While negotiations that could lead to progress on the CTBT are taking center stage this week, treaty opponents are focusing on the Law of the Sea Treaty because it will come up first, and because its fate in the last Congress provided a roadmap for both sides. A tough campaign against the treaty, which included TV ads from the Competitive Enterprise Institute and pressure on conservative senators like Sen. Jim DeMint (R-S.C.), whittled down its support. Sen. John McCain (R-Ariz.), who had long supported the treaty, backed down and said that it needed “changes” shortly before the 2008 New Hampshire presidential primary.
According to Baker Spring, a fellow at the Heritage Foundation, opposition to international law and treaties like these has coalesced in the wake of the campaign against the Law of the Sea Treaty and because of worries about President Barack Obama. “We have a president in office who is potentially serious about this agenda.

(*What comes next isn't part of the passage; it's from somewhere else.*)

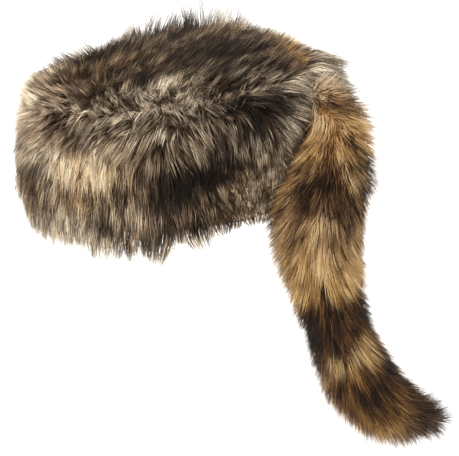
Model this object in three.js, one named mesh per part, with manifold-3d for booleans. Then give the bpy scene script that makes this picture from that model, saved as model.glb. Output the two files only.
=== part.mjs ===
// Fur cap with a ringed tail: a soft round cap of long pile fur, with a low domed top panel, a deep side
// band and a stuffed tail that is sewn on at the back and hangs below the hem.
// Millimetres, +Z up out of the top of the cap. The origin is the middle of the head opening, in the plane
// of the hem. The front of the cap faces -Y and the tail is at the back, at +Y.
import * as THREE from "three";
import { mergeVertices } from "three/addons/utils/BufferGeometryUtils.js";
import Module from "manifold-3d";

const wasm = await Module();
wasm.setup();

// The head opening and the sewn ground fabric.
const headLength = 194; // inside, front to back
const headWidth = 178; // inside, side to side
const backing = 2; // the knitted ground of the pile fabric
const bandHeight = 78; // from the hem's edge to the top seam
const bandLean = 3; // how far the band leans in at its top
const hemDepth = 20; // how far the hem is turned up inside
const seamAllowance = 9; // the top panel's edge, turned down inside the band
const crownRise = 12; // how far the top panel domes above the seam
const gap = 0.3; // between two pieces that touch

// The pile: dense underfur next to the backing, and guard hair in locks that grow out of it.
const underfur = 17; // where the band is fullest
const rootDepth = 7; // how deep a lock starts inside the underfur
const hairLength = 34;
const tuftWidth = 25;
const tuftThickness = 14;
const crownUnderfur = 13;
const crownRootDepth = 4;

// The tail: a stuffed skin with locks of its own, sewn on just under the top seam.
const tailSeatHeight = 62;
const tailDrop = 230; // from its seat down to the end of its stuffing
const tailRadius = 21; // of the skin and its underfur, where they are widest
const tailHairLength = 37;
const tailTuftWidth = 22;
const tailPlay = 12; // how far the tail's locks reach off its underfur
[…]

Nobody held the view that George W. Bush was going to scurry down a road that would undermine our national sovereignty.”
Spring suggested that Sen. Richard Lugar (R-Ind.), the ranking member on the Foreign Relations Committee, slow-walked the treaty last year because he wanted to get a majority of Republicans on board. Lugar spokesman Mark would not confirm that, but he pointed out that so far the Obama administration’s support for the treaty is comparable to the Bush administration’s — just one of the items on the priority list. “The Obama campaign was fantastic at using social networking to organize and build up grassroots support,” said Hayes. “The administration has chosen to use that skill on some campaigns, like the health care push, but not on other campaigns.”
Unless that happens, skeptics of international law suggested that high-visibility coalitions like the House Sovereignty Caucus can win the argument.
“I think it can have a real impact if it raises the volume of the debate,” said John Bolton. “The higher the salience of the issue, for conservatives in particular, the greater the likelihood that people will oppose these treaties.”